_Task_: Read the data and repeat all of it exactly.

- - - -

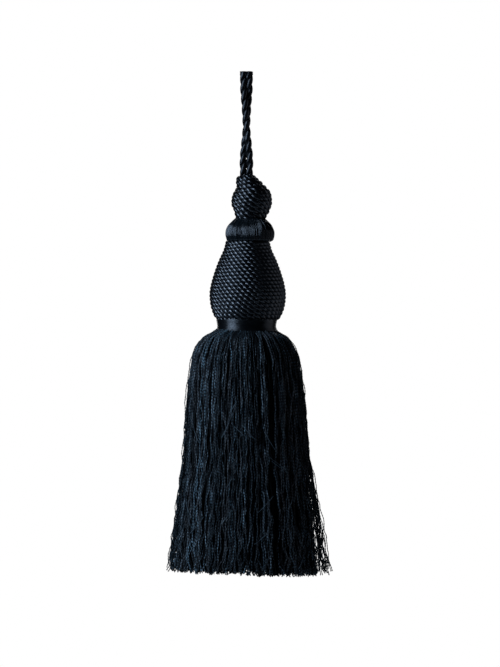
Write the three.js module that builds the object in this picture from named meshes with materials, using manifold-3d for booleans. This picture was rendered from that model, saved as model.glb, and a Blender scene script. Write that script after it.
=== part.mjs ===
// A hanging tassel of navy rayon: a doubled twisted cord with a bound end, a small wound knob, a satin
// ruff, a pear-shaped head wound with cord, a neck band and a long skirt of loose threads.
//
// Millimetres, +Z up, front towards -Y. The origin is the top end of the cord, where the tassel is
// hung, so all of it lies below z = 0. The pieces sit a little off one another's axes, as they do on
// a hand-made tassel, and neighbours keep SEAT_GAP between them.

import * as THREE from "three";
import { mergeVertices } from "three/addons/utils/BufferGeometryUtils.js";
import Module from "manifold-3d";

const wasm = await Module();
wasm.setup();

// ---------------------------------------------------------------- driving dimensions

const SEAT_GAP = 0.3;
const TURN = 2 * Math.PI;

// Heights of the stacked pieces, from the hanging end down.
const BINDING_HEIGHT = 2;
const CORD_DROP = 42.2;
const KNOB_HEIGHT = 17;
const RUFF_HEIGHT = 9;
const HEAD_HEIGHT = 31.4;
const BAND_HEIGHT = 4.8;
const SKIRT_LENGTH = 98;

// How far each piece's axis lies to the right of the head's.
const OFF_AXIS = { cord: -0.5, knob: 1.5, ruff: 0.9, head: 0, band: -0.4, skirt: -0.9 };

// Hanging cord: two legs of three plies each.
const LEG_DIAMETER = 2.6;
const LEG_PLIES = 3;
const LEG_LAY = 12.8;
const LEG_GROOVE = 0.32;
const LEG_STEPS_PER_LAY = 12;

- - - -

_The reply_:
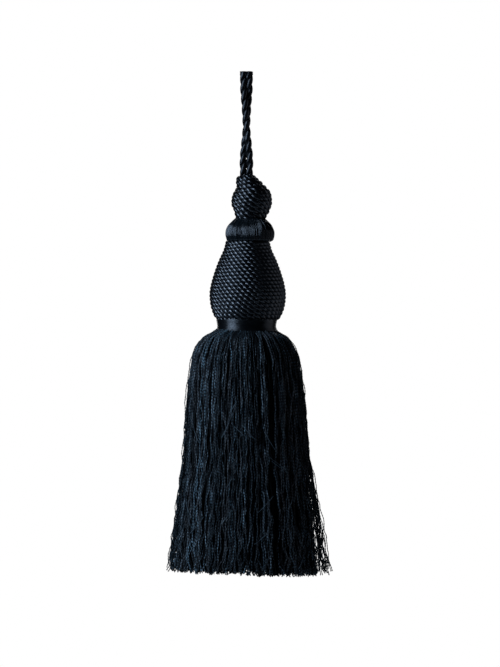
Write the three.js module that builds the object in this picture from named meshes with materials, using manifold-3d for booleans. This picture was rendered from that model, saved as model.glb, and a Blender scene script. Write that script after it.
=== part.mjs ===
// A hanging tassel of navy rayon: a doubled twisted cord with a bound end, a small wound knob, a satin
// ruff, a pear-shaped head wound with cord, a neck band and a long skirt of loose threads.
//
// Millimetres, +Z up, front towards -Y. The origin is the top end of the cord, where the tassel is
// hung, so all of it lies below z = 0. The pieces sit a little off one another's axes, as they do on
// a hand-made tassel, and neighbours keep SEAT_GAP between them.

import * as THREE from "three";
import { mergeVertices } from "three/addons/utils/BufferGeometryUtils.js";
import Module from "manifold-3d";

const wasm = await Module();
wasm.setup();

// ---------------------------------------------------------------- driving dimensions

const SEAT_GAP = 0.3;
const TURN = 2 * Math.PI;

// Heights of the stacked pieces, from the hanging end down.
const BINDING_HEIGHT = 2;
const CORD_DROP = 42.2;
const KNOB_HEIGHT = 17;
const RUFF_HEIGHT = 9;
const HEAD_HEIGHT = 31.4;
const BAND_HEIGHT = 4.8;
const SKIRT_LENGTH = 98;

// How far each piece's axis lies to the right of the head's.
const OFF_AXIS = { cord: -0.5, knob: 1.5, ruff: 0.9, head: 0, band: -0.4, skirt: -0.9 };

// Hanging cord: two legs of three plies each.
const LEG_DIAMETER = 2.6;
const LEG_PLIES = 3;
const LEG_LAY = 12.8;
const LEG_GROOVE = 0.32;
const LEG_STEPS_PER_LAY = 12;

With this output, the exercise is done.